85% More From The Private Sector About Critical Infrastructure
I was reading a paper by my colleague Nick Catrantzos yesterday when I came across this sentence:
“…infrastructure defense is assumed to fall primarily into the hands of the private sector, which operates 85% of critical infrastructure.”
I ranted a year ago about the 85% number in a post that appeared on this blog.
The Number simply won’t die. It lives beyond truth or lie. Its reality is independent of time and space.
So I wrote back to Nick summarizing what I believe is the problem with The Number.
Nick — who loves the English language as a gardener treasures orchids — once presented me with a knit picker. So he is aware of my tendency to occasionally pole vault over mouse turds.
Nick also has spent time in the same Circus and has been known to pick a nit or two, so he responded back with some evidence about the 85% number. I pushed back. He returned fire. As did I.
Then he wrote something that shined a light on a bias I did not see I had.
A year ago, I wrote:
…the 85% figure has been used to justify a laissez fair critical infrastructure strategy. Private sector “ownership and control” has been interpreted to mean government frequently has to ask politely before it tries to do anything to improve safety and security.
If the 85% figure is wrong — or at least unsupported by any empirical basis — maybe the policies derived from that belief are also wrong.
Basically, I thought the 85% number was used to justify the government not pushing the private sector hard enough when it comes to protecting critical infrastructure.
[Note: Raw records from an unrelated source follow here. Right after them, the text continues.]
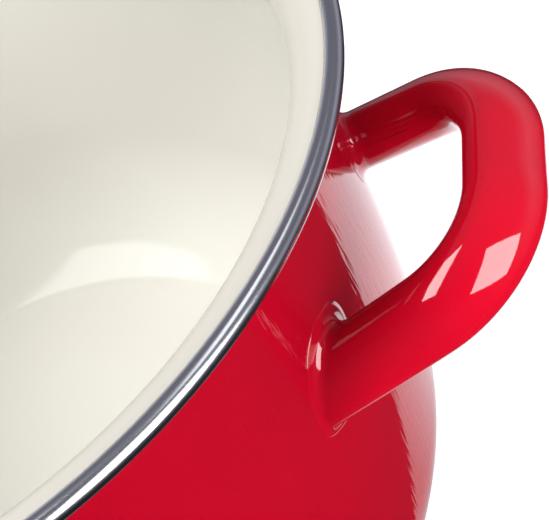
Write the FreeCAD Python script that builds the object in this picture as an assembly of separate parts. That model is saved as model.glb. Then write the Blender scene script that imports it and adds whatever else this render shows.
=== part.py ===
"""Enamelled steel soup tureen with two hollow loop handles and its lid, in millimetres.

Frame: +Z up, origin on the pot's axis in the plane that it stands on, handles on +X and -X.
The lid is off the pot and lies on its rim on the same plane, behind the left-hand side.
"""
import FreeCAD, Part
import math
import os

Vector = FreeCAD.Vector

# ---------------------------------------------------------------- driving dimensions
# pot wall
BELLY_RADIUS = 144.6        # widest outside radius of the wall
BELLY_HEIGHT = 54.0         # height of the widest place
RIM_HEIGHT = 194.5          # standing plane to the centre of the rolled rim
RIM_OVERHANG = 2.9          # belly outwards to the centre of the rolled rim
FOOT_INSET = 35.4           # belly inwards to the outside of the standing ring
FOOT_RADIUS = 9.0           # small curve from the heel to the standing ring
LIP_FLARE = 12.5            # curve that turns the neck outwards to the rim
STEEL = 1.2                 # red enamelled steel sheet
ENAMEL = 0.4                # cream glass lining
BASE_RAISE = 1.5            # the middle of the base stands off the table
STANDING_RING = 14.0        # width of the flat ring that the pot stands on
RAISE_SLOPE = 9.0           # width of the slope between ring and raised middle

# rolled stainless rim, on the pot and on the lid
RIM_TUBE = 2.5              # outside radius of the rolled band on the pot
LID_TUBE = 2.2              # outside radius of the rolled band on the lid
BAND_SHEET = 0.8            # thickness of the band

# handles
HANDLE_DROP = 61.1          # rim down to the start of the loop's centre line
LEG_SETBACK = 5.7           # wall's outside in to the start of the loop's centre line
LEG_HALF_SPACING = 40.8     # half the distance between the legs at the pot
BAR_HALF_SPACING = 31.4     # the same where the legs would meet the end bar
LOOP_REACH = 53.8           # length of the loop, measured along its slope
LOOP_CORNER = 28.3          # centre-line radius of the loop's two corners
LOOP_RISE = 29.4            # degrees that the loop points upwards
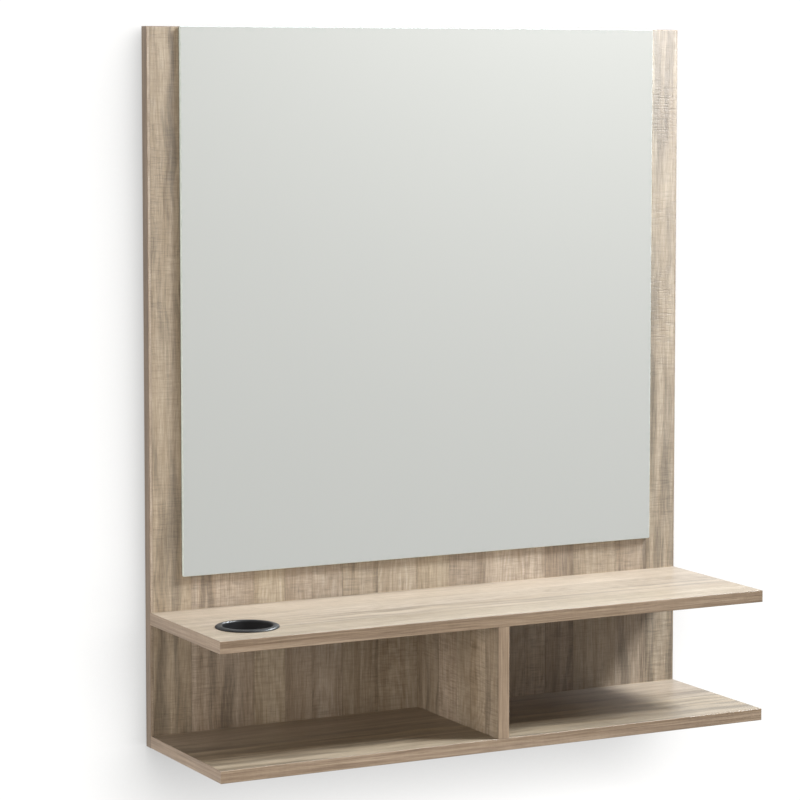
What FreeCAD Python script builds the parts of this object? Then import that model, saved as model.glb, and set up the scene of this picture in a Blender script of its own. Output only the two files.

Nick — who is a security manager and former security consultant for public and private organizations — described how this “who owns what” issue looks from the private sector.
My dilemma, perhaps a distant cousin to your own, has been in encountering an obdurate, logic-proof insistence by cops, fire fighters, emergency managers, fusion center staff, and DHS minions to define my employer and all critical infrastructure stewards as private sector entities.
It does not matter how much we demonstrate that we are a public agency and a regional extension of government. As far as these people are concerned, we are private, hence unworthy of sensitive information (even if we were the ones to originate it) and inherently suspect of being profit driven (no matter how many wasteful, feel-good programs we underwrite for some avowed public good). Even being part of the same retirement system and driving vehicles with tax-exempt license plates — two surefire convincers everywhere else — have no impact in shaking the conviction that we are infrastructure stewards, hence private sector mercenaries.
My unproven suspicion is that much of what is at the bottom of this categorization is a sort of tribal urge to satisfy two unstated objectives:
1. Limit the in-group to an established comfort zone and organizationally and traditionally familiar faces.
2. Assure that the existing in-group gains and keeps primacy at the trough of grants and other funding destined for public sector actors who are new both to homeland security and critical infrastructure protection.
If there are points to this fugue that resonate with me as an infrastructure steward, they are these:
A. Critical infrastructure is definitely in both public and private hands. Given the types of infrastructure that exist, it is reasonable and credible to accept that they are mainly privately owned and operated.
B. Whether that percentage figure of 85% is anything more than an approximation or an archly crafted statistic meant to advance an ulterior agenda is mildly interesting to an infrastructure steward. At the end of the day, the hand on the wrench or on the SCADA system comes from the same gene pool, skill set, and population.
C. Even a critical infrastructure operation that is entirely managed by a public agency is going to have some private sector involvement and exposure. Construction comes to mind. We are always building or modifying facilities and upgrading systems. Contrary to popular belief, even the wealthiest of public agencies cannot hire everyone they meet. Contractors and subcontractors are as ubiquitous as they are indispensable.
D. The original point of emphasizing private ownership and operation, to the extent I absorbed one, seemed to be as a means of emphasizing that protecting critical infrastructure is a shared responsibility and one that would be imperiled by ignoring private sector stakeholders. That point still makes sense to me.